Ready?  Okay, first, why would Sarah be fully clothed when she wakes up in Abe's room?  If she was compos mentis enough to get dressed after her illicit fling with her soon-to-be brother-in-law, why would she stay in his room?  Next, Sarah experiments on the goat and according to her, her method works because the goat disappears.  But in the mid-credit sequence after we know that Sarah and Nyles have escaped, Roy meets a version of Nyles who has never met him before.  
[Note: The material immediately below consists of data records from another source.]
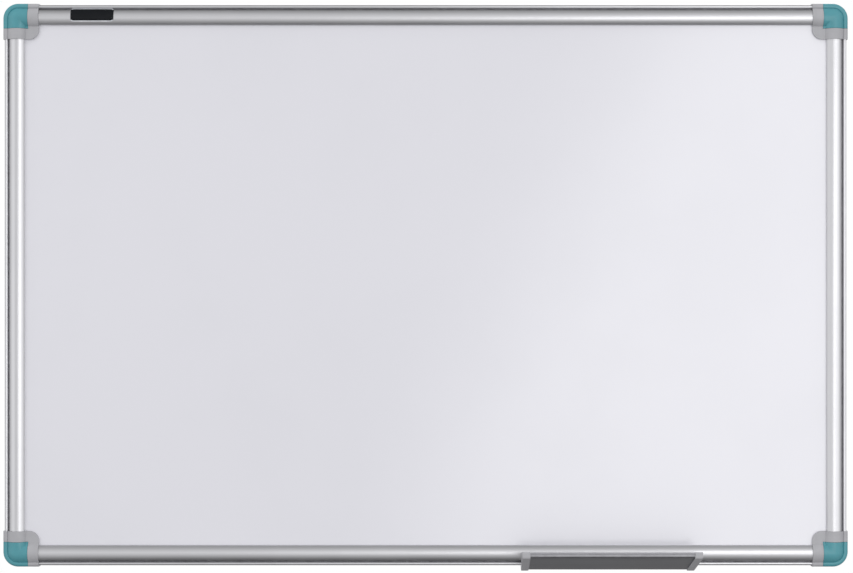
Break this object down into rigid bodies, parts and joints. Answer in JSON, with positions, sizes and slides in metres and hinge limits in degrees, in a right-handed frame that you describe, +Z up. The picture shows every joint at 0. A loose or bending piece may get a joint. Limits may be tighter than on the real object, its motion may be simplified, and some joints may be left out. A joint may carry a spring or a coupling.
{
  "type": "magnetic whiteboard",
  "caption": "Framed magnetic whiteboard for the wall: steel-faced panel, aluminium rails, moulded corners with pull-off screw covers, and a clip-on pen tray that slides.",
  "frame": {"origin": "on the wall plane, behind the middle of the board", "axes": "+X to the right of someone who faces the board, +Z up, and the writing face looks along -Y"},
  "size_m": [0.9, 0.0593, 0.6062],
  "materials": {
    "enamel_face": "gloss dry-wipe enamel on steel",
    "fibre_core": "pressed fibre board, raw edge",
    "back_sheet": "thin mill-finish sheet",
    "rail_aluminium": "satin silver anodised extrusion with fine lines along it",
    "tray_aluminium": "satin silver anodised extrusion",
    "corner_plastic": "light grey moulded plastic, fine spark texture",
    "cover_plastic": "grey-blue-green moulded plastic, satin",
    "screw_steel": "zinc-plated"
  },
  "bodies": {
    "frame": {"writing_sheet": "enamel_face", "core_board": "fibre_core", "backing_sheet": "back_sheet", "rail_top": "rail_aluminium", "rail_right": "rail_aluminium", "rail_bottom": "rail_aluminium", "rail_left": "rail_aluminium", "rail_screw_top_left": "screw_steel", "rail_screw_top_right": "screw_steel", "rail_screw_right_top": "screw_steel", "rail_screw_right_bottom": "screw_steel", "rail_screw_bottom_right": "screw_steel", "rail_screw_bottom_left": "screw_steel", "rail_screw_left_bottom": "screw_steel", "rail_screw_left_top": "screw_steel", "corner_top_right": "corner_plastic", "corner_bottom_right": "corner_plastic", "corner_bottom_left": "corner_plastic", "corner_top_left": "corner_plastic"},
    "tray": {"tray_profile": "tray_aluminium", "tray_cap_left": "corner_plastic", "tray_cap_right": "corner_plastic"},
    "cover_top_right": {"corner_cover_top_right": "cover_plastic"},
    "cover_bottom_right": {"corner_cover_bottom_right": "cover_plastic"},
    "cover_bottom_left": {"corner_cover_bottom_left": "cover_plastic"},
    "cover_top_left": {"corner_cover_top_left": "cover_plastic"}
  },
  "joints": [
    {"name": "tray_slide", "type": "slide", "parent": "frame", "child": "tray", "axis": [1, 0, 0], "range_m": [-0.507, 0.117]},
    {"name": "cover_pull_top_right", "type": "slide", "parent": "frame", "child": "cover_top_right", "axis": [0, -1, 0], "range_m": [0, 0.025]},
    {"name": "cover_pull_bottom_right", "type": "slide", "parent": "frame", "child": "cover_bottom_right", "axis": [0, -1, 0], "range_m": [0, 0.025]},
    {"name": "cover_pull_bottom_left", "type": "slide", "parent": "frame", "child": "cover_bottom_left", "axis": [0, -1, 0], "range_m": [0, 0.025]},
    {"name": "cover_pull_top_left", "type": "slide", "parent": "frame", "child": "cover_top_left", "axis": [0, -1, 0], "range_m": [0, 0.025]}
  ]
}
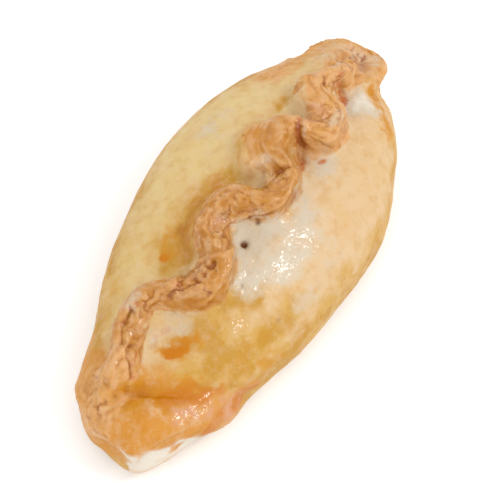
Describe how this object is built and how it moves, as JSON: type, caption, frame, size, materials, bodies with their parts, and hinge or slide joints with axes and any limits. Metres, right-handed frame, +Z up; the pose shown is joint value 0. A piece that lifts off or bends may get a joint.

So clearly he has now become an NPC character too.  But in that case, the same thing would be true of the goat.  Finally, in theory everybody gets out of the timeloop.  Are we supposed to think that there is no next day in the universe?  That the entire universe is stuck in that day?  But if not, then everyone else exists in the next day including Sarah and Nyles.  So all that is stuck in the endless loop is a version of each of their (and Roy's) consciousnesses.  Finally, of course a problem with the basic premise is that one's body never changes, but one retains memories and indeed talents (witness Bill Murray's piano-playing in Groundhog Day).  But aren't those just features of the brain?  Or does one have to be a substance dualist to enjoy these films.  But these qualms aside, this is a grade-A romcom with a surprisingly philosophical streak running through it.